Guideline #5: Foster community engagement  

Community input and active involvement from local residents, businesses, district leaders and artisans promote acceptance, integration and ownership, explains Roach.  

Nicholas Watkins, landscape architect at CDM Smith, highlights the importance of community engagement: "Done right, green infra­struc­ture sites should not serve only as stand-alone free spaces, fenced off, and utilitarian in nature. They should be designed as restorative inter­ven­tions into blighted communities, prior­i­tiz­ing aesthetics, community-specific amenities, and passive recreation space. Rather than taking the space to fix issues downstream, they give space back.” 

Take, for example, the Northeast Ohio Regional Sewer District (NEORSD), that included the work of local Cleveland artists in its Union Buckeye project. Poetry was inscribed in plaza seating areas surrounded by rain gardens (and located above subsurface storage systems), with custom-fabricated trench drains, a water tower sculpture and a bike rack symbolizing the water treatment practices within and under the plaza. This community engagement helped to beautify a previously downtrodden area while also spreading the word about the importance of water quality. 

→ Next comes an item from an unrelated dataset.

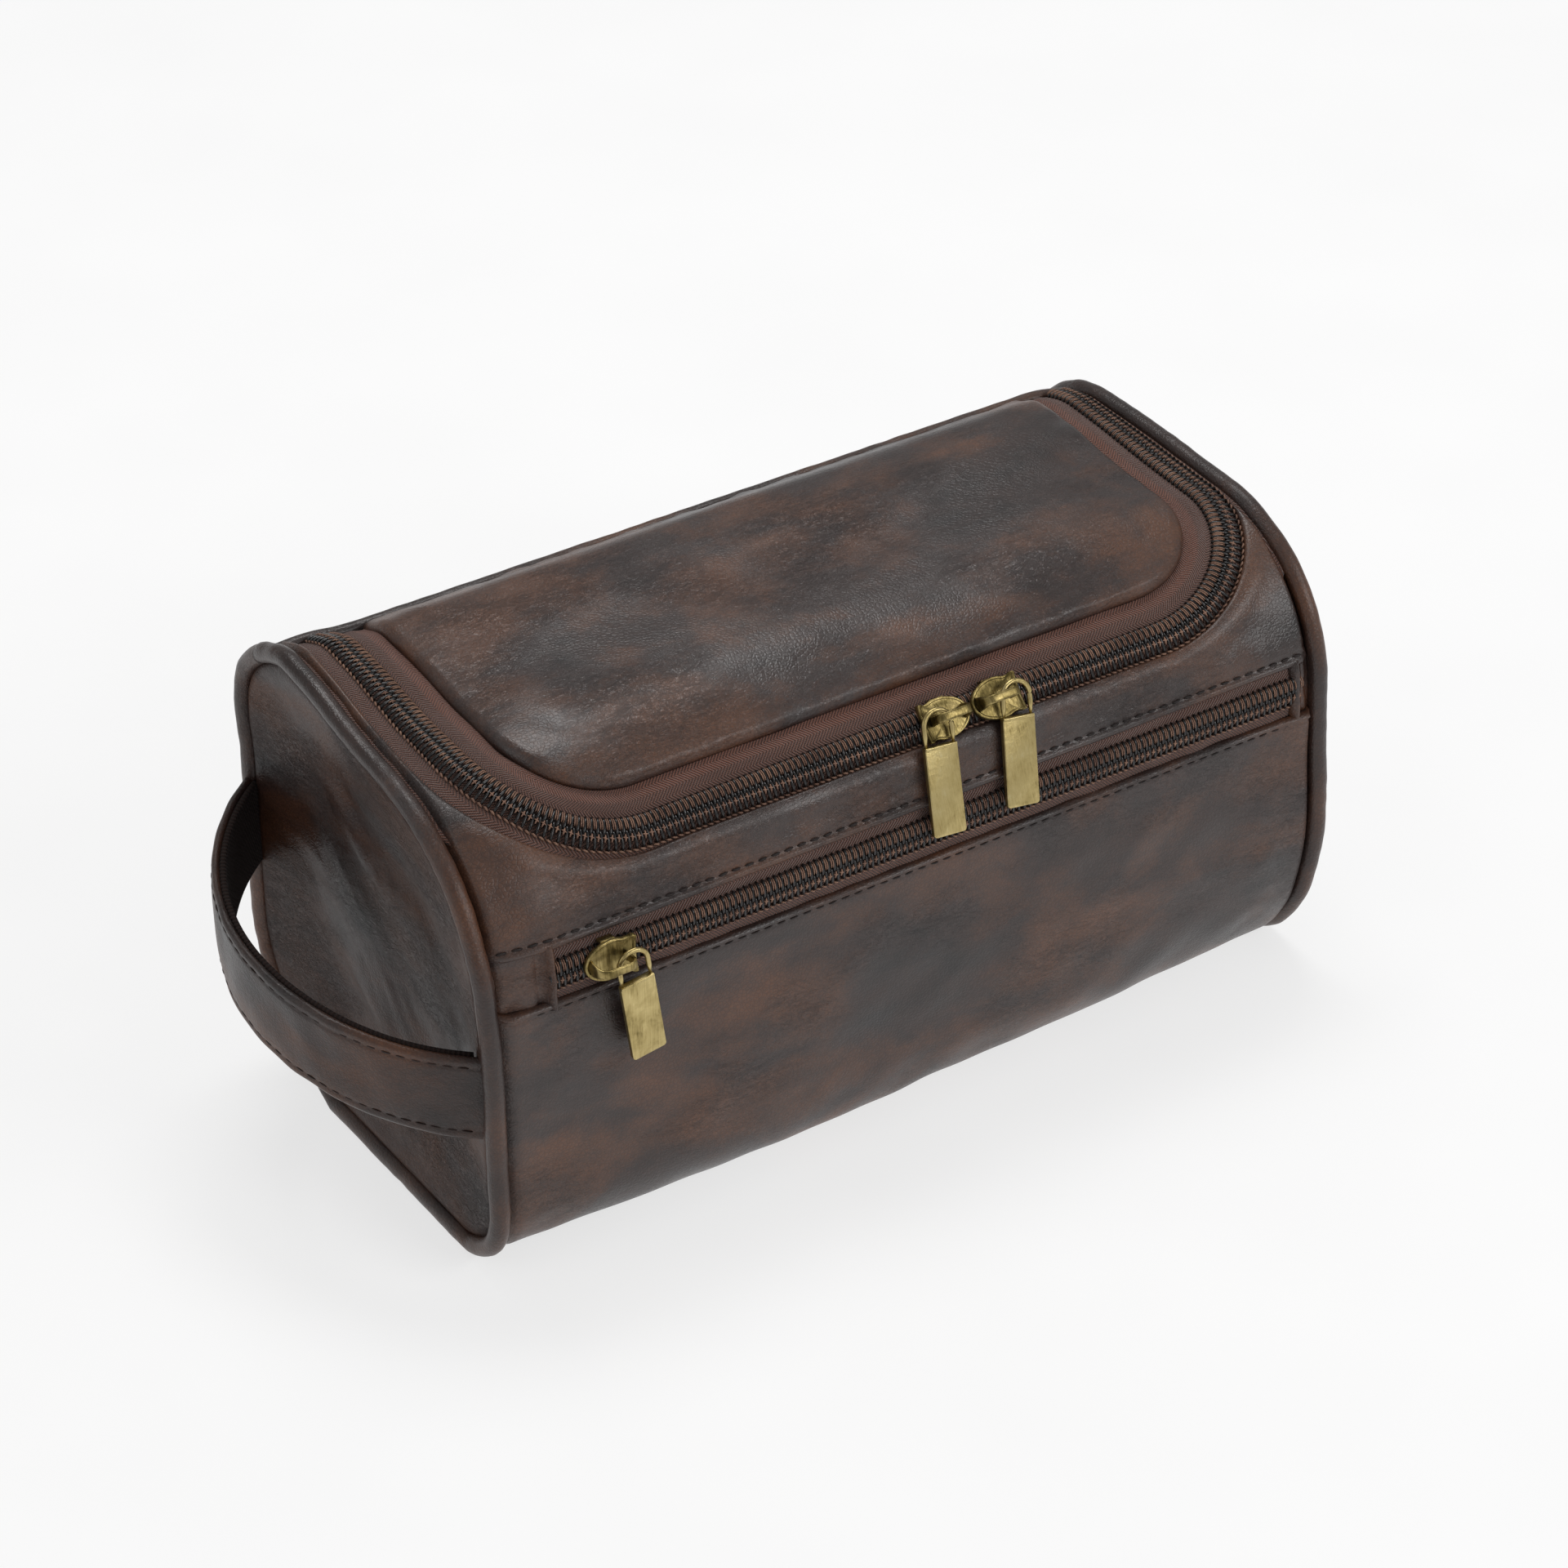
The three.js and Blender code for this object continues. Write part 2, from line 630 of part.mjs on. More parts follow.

Guideline #6: Branding = buy-in 

Program branding helps garner both internal and community-wide support. Cities have used program-specific logos, promotional videos, native-language speaking brochures, interactive maps, and other program materials to familiarize the public and keep stake­hold­ers abreast of the program’s progress and success.  

As Roach reminds clients, "we recognize that one size certainly does not fit all with regard to imple­men­ta­tion. That’s why our approach is tailored to the specific needs of each urban community, as well as the regulatory require­ments, zoning, rainfall patterns, soil types, groundwater elevations, topography and public interests of each project area."